Source material:
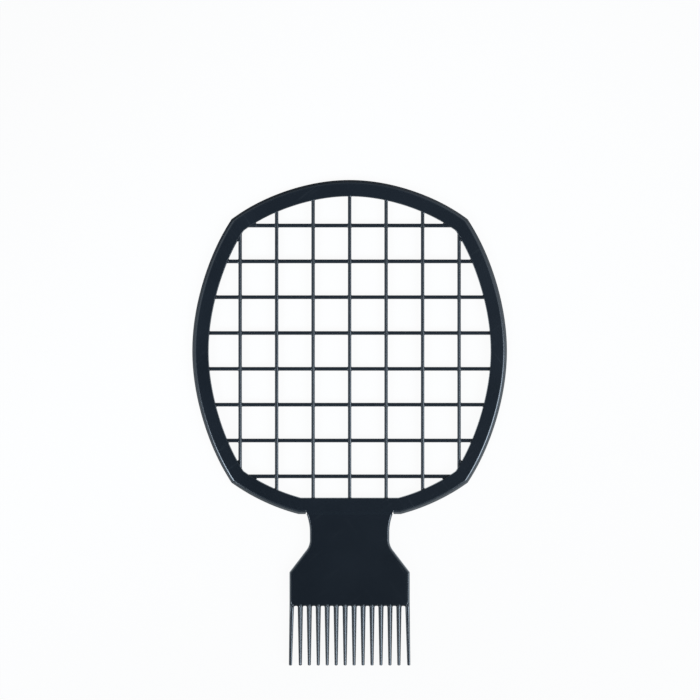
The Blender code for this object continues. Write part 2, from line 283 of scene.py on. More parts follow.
class CombTeethSizes(bpy.types.PropertyGroup):
    """Sizes of the teeth."""

    length: length("Length", 0.03145, "From the blade to the tips")
    root_width: length("Root width", 0.00285, "Width of a tooth at its root")
    end_root_width: length("End root width", 0.00245, "Width of an end tooth at its root")
    tip_width: length("Tip width", 0.00165, "Width at the tip")
    end_splay: length("End splay", 0.0003, "How far the end teeth lean out")
    root_depth: length("Root depth", 0.0038, "Depth at the root")
    tip_depth: length("Tip depth", 0.002, "Depth at the tip")
    tip_round: length("Tip round", 0.0005, "Length of the round end of a tip")
    end_blend: length("End blend", 0.006, "Where an end tooth is still deeper than the others")
    sharpness: number("Sharpness", 1.15, "Power of a section: 1 is an ellipse, 2 a diamond", 0.1, 2)
    end_sharpness: number("End sharpness", 0.72, "Power for an end tooth, which is flatter", 0.1, 2)


class CombPlastic(bpy.types.PropertyGroup):
    """Finish of the black moulded plastic."""

    colour: tint("Colour", (0.0032, 0.0069, 0.0122), "Colour of the plastic")
    worn_colour: tint("Worn colour", (0.021, 0.028, 0.037), "Colour where the plastic is rubbed")
    roughness: number("Roughness", 0.3, "Roughness of the faces")
    gloss: number("Gloss", 0.72, "Weight of the clear gloss")
    tooth_gloss: number("Tooth gloss", 1.0, "Weight of the gloss on the teeth, which hair polishes")
    grain: length("Grain", 0.000003, "Height of the fine mould grain")
    polished_grain: number("Polished grain", 0.3, "Share of the grain that hair leaves on a piece")
    wave: length("Wave", 0.000022, "Height of the soft waves of cooling")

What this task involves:
Print the complete listing again, exactly as it stands.

Answer to the task:
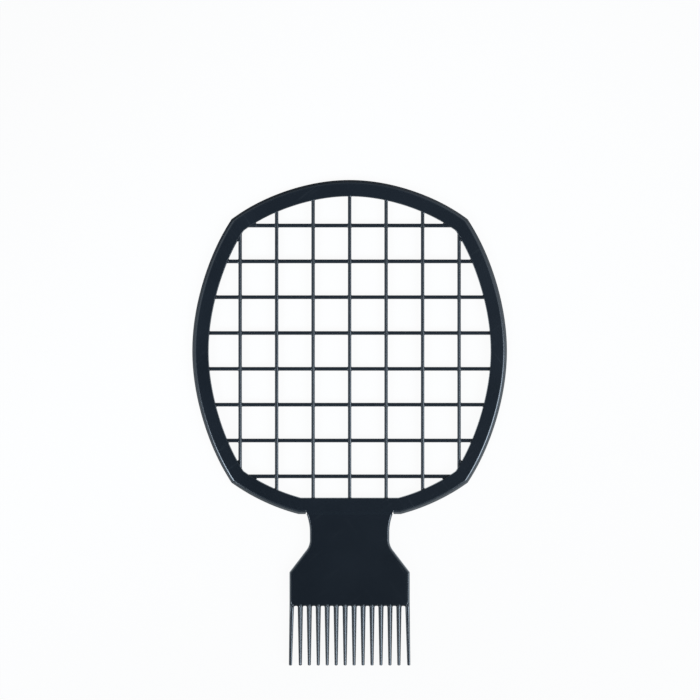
The Blender code for this object continues. Write part 2, from line 283 of scene.py on. More parts follow.
class CombTeethSizes(bpy.types.PropertyGroup):
    """Sizes of the teeth."""

    length: length("Length", 0.03145, "From the blade to the tips")
    root_width: length("Root width", 0.00285, "Width of a tooth at its root")
    end_root_width: length("End root width", 0.00245, "Width of an end tooth at its root")
    tip_width: length("Tip width", 0.00165, "Width at the tip")
    end_splay: length("End splay", 0.0003, "How far the end teeth lean out")
    root_depth: length("Root depth", 0.0038, "Depth at the root")
    tip_depth: length("Tip depth", 0.002, "Depth at the tip")
    tip_round: length("Tip round", 0.0005, "Length of the round end of a tip")
    end_blend: length("End blend", 0.006, "Where an end tooth is still deeper than the others")
    sharpness: number("Sharpness", 1.15, "Power of a section: 1 is an ellipse, 2 a diamond", 0.1, 2)
    end_sharpness: number("End sharpness", 0.72, "Power for an end tooth, which is flatter", 0.1, 2)


class CombPlastic(bpy.types.PropertyGroup):
    """Finish of the black moulded plastic."""

    colour: tint("Colour", (0.0032, 0.0069, 0.0122), "Colour of the plastic")
    worn_colour: tint("Worn colour", (0.021, 0.028, 0.037), "Colour where the plastic is rubbed")
    roughness: number("Roughness", 0.3, "Roughness of the faces")
    gloss: number("Gloss", 0.72, "Weight of the clear gloss")
    tooth_gloss: number("Tooth gloss", 1.0, "Weight of the gloss on the teeth, which hair polishes")
    grain: length("Grain", 0.000003, "Height of the fine mould grain")
    polished_grain: number("Polished grain", 0.3, "Share of the grain that hair leaves on a piece")
    wave: length("Wave", 0.000022, "Height of the soft waves of cooling")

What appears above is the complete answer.